╭─ SOURCE MATERIAL

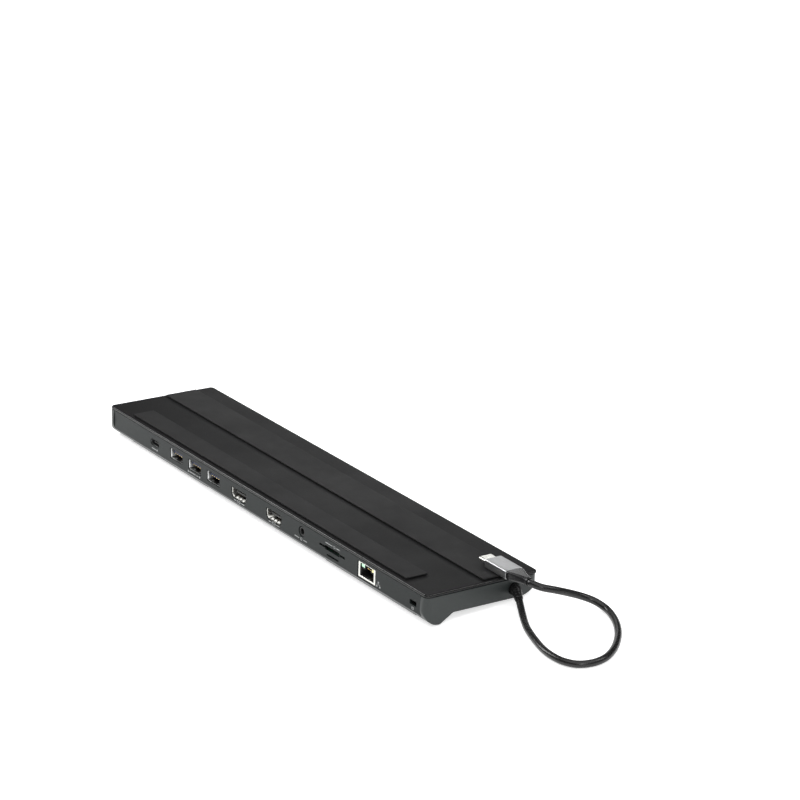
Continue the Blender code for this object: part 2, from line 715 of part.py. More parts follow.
def make_usb_a(metal, blue):
    width, height = USB_A_SIZE
    for k in range(USB_A_COUNT):
        x, z = USB_A_FIRST[0] - k * USB_A_PITCH, USB_A_FIRST[1]
        outer = rectangle(width, height, (x, z))
        inner = rectangle(width - 2 * SHEET, height - 2 * SHEET, (x, z))
        part(frame_tube(outer, inner, 13.5 * MM), f"usb_a_shell_{k + 1}", metal)
        back, wall, front = REAR - 13.6 * MM, REAR - 10.8 * MM, SOCKET_FACE - 1.2 * MM
        low, high = z - height / 2 + SHEET + GAP, z + height / 2 - SHEET - GAP
        under = high - 1.9 * MM
        profile = [(back, low), (wall, low), (wall, under), (front, under), (front, high), (back, high)]
        shelf(x, 11.2 * MM, profile, f"usb_a_tongue_{k + 1}", blue)


def make_display_sockets(metal, black):
    width, height = DISPLAY_SIZE
    for k in range(DISPLAY_COUNT):
        x, z = DISPLAY_FIRST[0] - k * DISPLAY_PITCH, DISPLAY_FIRST[1]
        outer = d_shape(width, height, (x, z))
        inner = d_shape(width, height, (x, z), grow=-SHEET)
        part(frame_tube(outer, inner, 10.6 * MM), f"display_shell_{k + 1}", metal)
        back, wall, front = REAR - 10.7 * MM, REAR - 8.6 * MM, SOCKET_FACE - 1.4 * MM
        low, high = z - height / 2 + SHEET + GAP, z + height / 2 - SHEET - GAP
        shelf_low, shelf_high = z + 0.1 * MM, z + 1.2 * MM
        profile = [
            (back, low),
            (wall, low),
            (wall, shelf_low),
            (front, shelf_low),
            (front, shelf_high),
            (wall, shelf_high),
            (wall, high),
            (back, high),
        ]
        shelf(x, 9.8 * MM, profile, f"display_tongue_{k + 1}", black)


def make_audio_jack(black):
    x, z = AUDIO_AT
    depth = 1.2 * MM
    loops = [circle(AUDIO_RING, AUDIO_AT, 24), circle(AUDIO_BORE, AUDIO_AT, 24)]
    part(smooth(slab(loops, depth, SOCKET_FACE - depth / 2, "XZ")), "audio_jack_ring", black)
    back = REAR - 12.0 * MM
    front = SOCKET_FACE - depth - GAP
    low = BOARD_TOP - 0.6 * MM
    body = block((x - 3.2 * MM, back, low), (x + 3.2 * MM, front - 0.3 * MM, z + 2.6 * MM))
    bore = rod(AUDIO_BORE, (x, back + 1.5 * MM, z), 14 * MM, axis="Y")
    boolean(body, cutter(bore))
    part(body, "audio_jack_body", black)


def card_channel(centre, width, floor, height, rail, depth, front, flip=1):
    """A card socket's base: a floor with two side rails and a back wall."""
    x = centre
    u = width / 2
    top = floor + flip * height
    deck = floor + flip * 0.4 * MM
    profile = [
        (x - u, floor),
        (x + u, floor),
        (x + u, top),
        (x + u - rail, top),
        (x + u - rail, deck),
        (x - u + rail, deck),
        (x - u + rail, top),
        (x - u, top),
    ]
    base = slab([profile], depth, front - depth / 2, "XZ")
    low_z, high_z = sorted((floor, top))
    wall_front = front - depth + 1.0 * MM
    wall = block((x - u, front - depth - 0.8 * MM, low_z), (x + u, wall_front, high_z))
    boolean(base, cutter(wall), "UNION")
    return base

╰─

# EXERCISE GOAL
Reproduce exactly, please, only the lines from the start of the data above to the line that contains "shelf(x, 11.2 *", with both ends kept.

# WRITTEN ANSWER
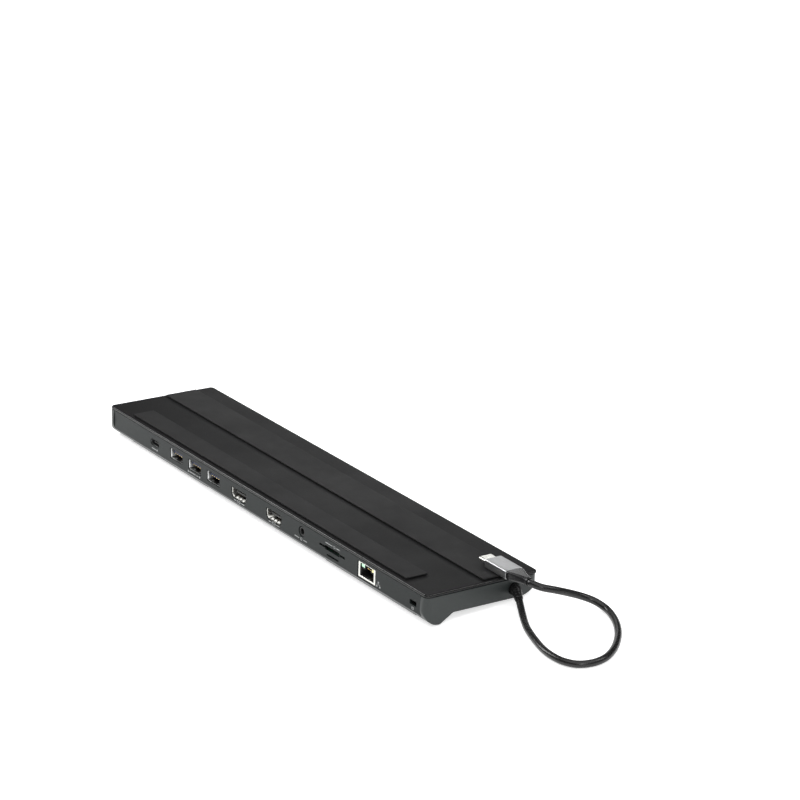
Continue the Blender code for this object: part 2, from line 715 of part.py. More parts follow.
def make_usb_a(metal, blue):
    width, height = USB_A_SIZE
    for k in range(USB_A_COUNT):
        x, z = USB_A_FIRST[0] - k * USB_A_PITCH, USB_A_FIRST[1]
        outer = rectangle(width, height, (x, z))
        inner = rectangle(width - 2 * SHEET, height - 2 * SHEET, (x, z))
        part(frame_tube(outer, inner, 13.5 * MM), f"usb_a_shell_{k + 1}", metal)
        back, wall, front = REAR - 13.6 * MM, REAR - 10.8 * MM, SOCKET_FACE - 1.2 * MM
        low, high = z - height / 2 + SHEET + GAP, z + height / 2 - SHEET - GAP
        under = high - 1.9 * MM
        profile = [(back, low), (wall, low), (wall, under), (front, under), (front, high), (back, high)]
        shelf(x, 11.2 * MM, profile, f"usb_a_tongue_{k + 1}", blue)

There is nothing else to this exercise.